Par ailleurs, selon une jurisprudence séculaire (depuis un arrêt Veuve Foucauld et Coulombe c. Pringault, Civ., 15 avril 1872, « Les Grands Arrêts de la jurisprudence civile », tome 2, Dalloz, 12e éd., 2008, n° 161, p. 156), la Cour de cassation pose pour principe que si les juges du fond ont un pouvoir souverain d’appréciation des pièces de la procédure (contrats, actes unilatéraux, lettres missives, témoignages, factures, conclusions, etc.), ils ne doivent pas méconnaître les termes clairs et précis desdites pièces, à peine de dénaturation, c’est-à-dire commettre une erreur flagrante dans l’appréhension de la situation concrète qui leur est soumise.
Dans le cas d’espèce, après avoir reçu des soins orthodontiques, une personne a présenté différents troubles qui ont notamment entraîné une diminution de ses capacités professionnelles.
Victime d’une erreur médicale, elle a assigné en responsabilité et indemnisation le praticien, qui a été déclaré responsable des dommages qu’elle avait subis consécutivement aux soins dispensés.
L’une des questions posée à la Cour de cassation dans de la procédure qui lui était soumise, était de savoir si les frais d’assistance aux opérations d’expertise exposés par la victime, qui s’élevaient, selon les factures produites aux débats à la somme totale de 4.000,48 €, pouvaient être réduits à 3.750,48 €, comme l’avaient souverainement apprécié les juges de la Cour d’appel de LYON.
Aux termes de la décision rendue le 22 mai 2019, la Cour de cassation estime que dans la mesure où les factures relatives aux honoraires versés au médecin-conseil ayant assisté la victime lors de l’expertise médicale s’élevaient à la somme totale de 4.000,48 €, c’est bien de cette somme que devait être indemnisée la victime à ce titre.
La Cour de cassation a donc cassé l’arrêt de la Cour d’appel de LYON pour dénaturation des écrits qui étaient versés au débat.

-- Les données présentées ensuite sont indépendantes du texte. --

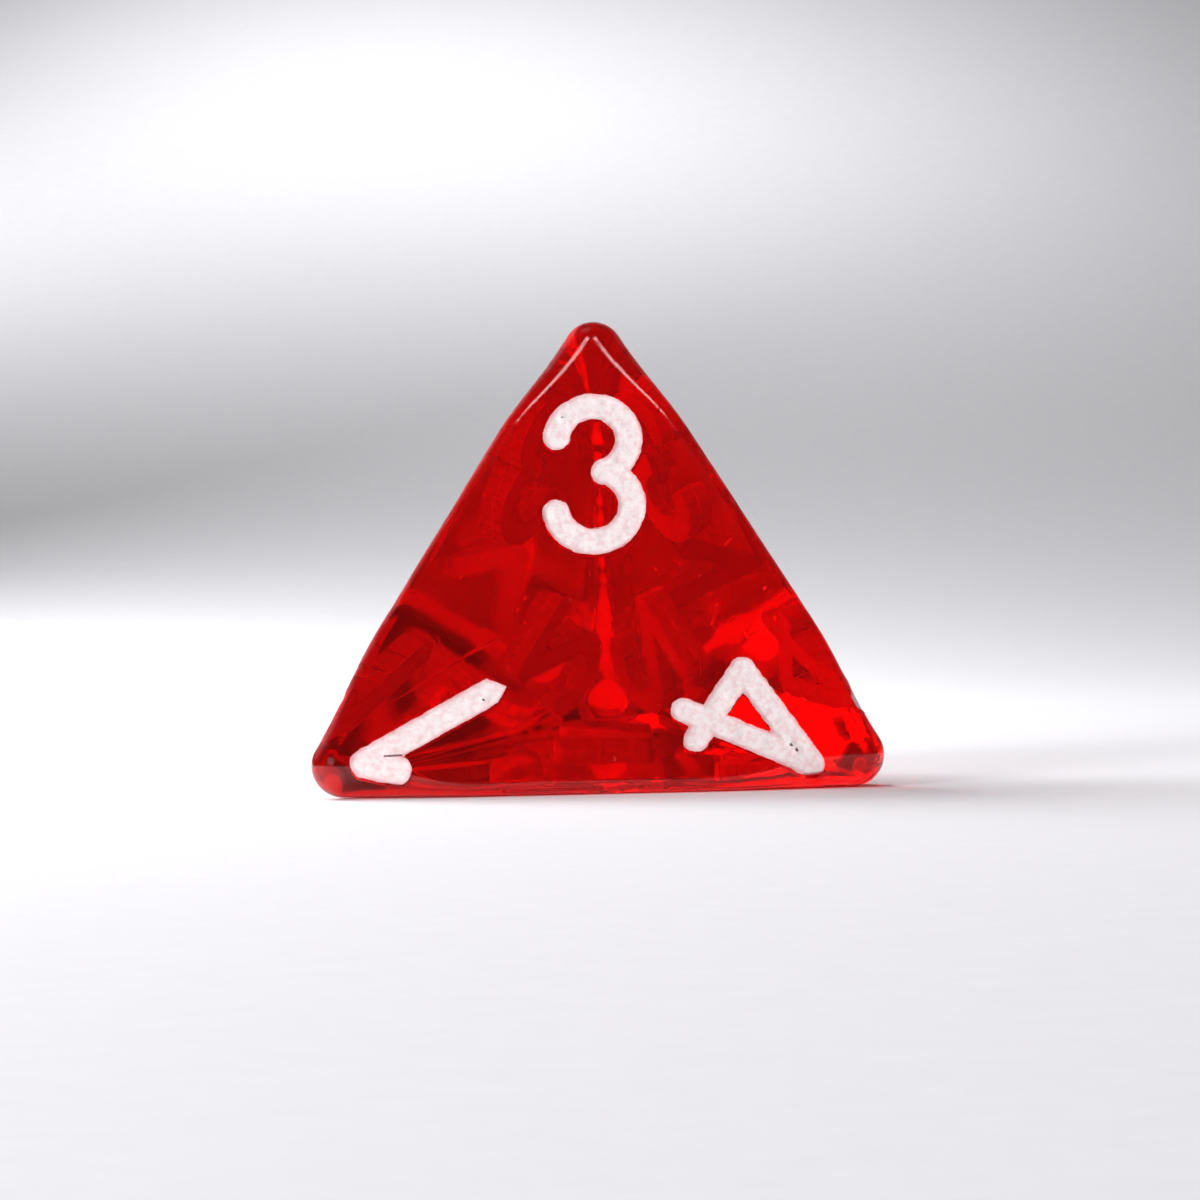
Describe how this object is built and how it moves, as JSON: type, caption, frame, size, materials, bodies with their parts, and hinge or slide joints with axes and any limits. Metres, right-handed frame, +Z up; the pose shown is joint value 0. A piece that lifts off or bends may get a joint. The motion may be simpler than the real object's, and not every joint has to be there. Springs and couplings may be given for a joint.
{
  "type": "four-sided gaming die",
  "caption": "Rounded four-sided gaming die (regular tetrahedron) in transparent red plastic, with engraved numerals filled with white paint.",
  "frame": {"origin": "centre of the bottom face, the face that the die rests on", "axes": "+Z up through the top corner, front face towards -Y, front bottom edge parallel to X"},
  "size_m": [0.0172, 0.0154, 0.0144],
  "materials": {
    "red_resin": "polished transparent red resin, tumbled, with fine handling scratches",
    "numeral_paint": "matt white paint fill, slightly uneven"
  },
  "bodies": {
    "root": {"die_body": "red_resin", "ink_front_1": "numeral_paint", "ink_front_4": "numeral_paint", "ink_front_3": "numeral_paint", "ink_west_2": "numeral_paint", "ink_west_1": "numeral_paint", "ink_west_3": "numeral_paint", "ink_east_4": "numeral_paint", "ink_east_2": "numeral_paint", "ink_east_3": "numeral_paint", "ink_bottom_1": "numeral_paint", "ink_bottom_2": "numeral_paint", "ink_bottom_4": "numeral_paint"}
  },
  "joints": []
}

La Haute juridiction confirme ainsi que la personne victime d’une erreur médicale, et plus globalement la victime de tout événement traumatique (accident de la circulation, agression, accident de sport, accident de la vie, etc.), a droit à un remboursement intégral du montant des honoraires qu’elle a exposés pour se faire assister par un ou des médecin(s)-conseil(s) l’ayant assistée lors des expertises médicales destinées à recenser et à quantifier ses préjudices.
Il est à noter que le Conseil d’état adopte la même jurisprudence de remboursement intégral des frais justifiés de médecins-conseils, y compris en cas de responsabilité et d’indemnisation partielles de la victime (CE, 5ème Ch. 15 juin 2018, n° 409961).
Ces positions jurisprudentielles pourraient également se réclamer du droit à un procès équitable garanti par la Convention Européenne des Droits de l’Homme et de Sauvegarde des Libertés fondamentales, en son article 6, en permettant à la victime de s’assurer des moyens techniques et financiers de parvenir à la juste indemnisation de ses préjudices, notamment dans le cadre des expertises amiables et judiciaires.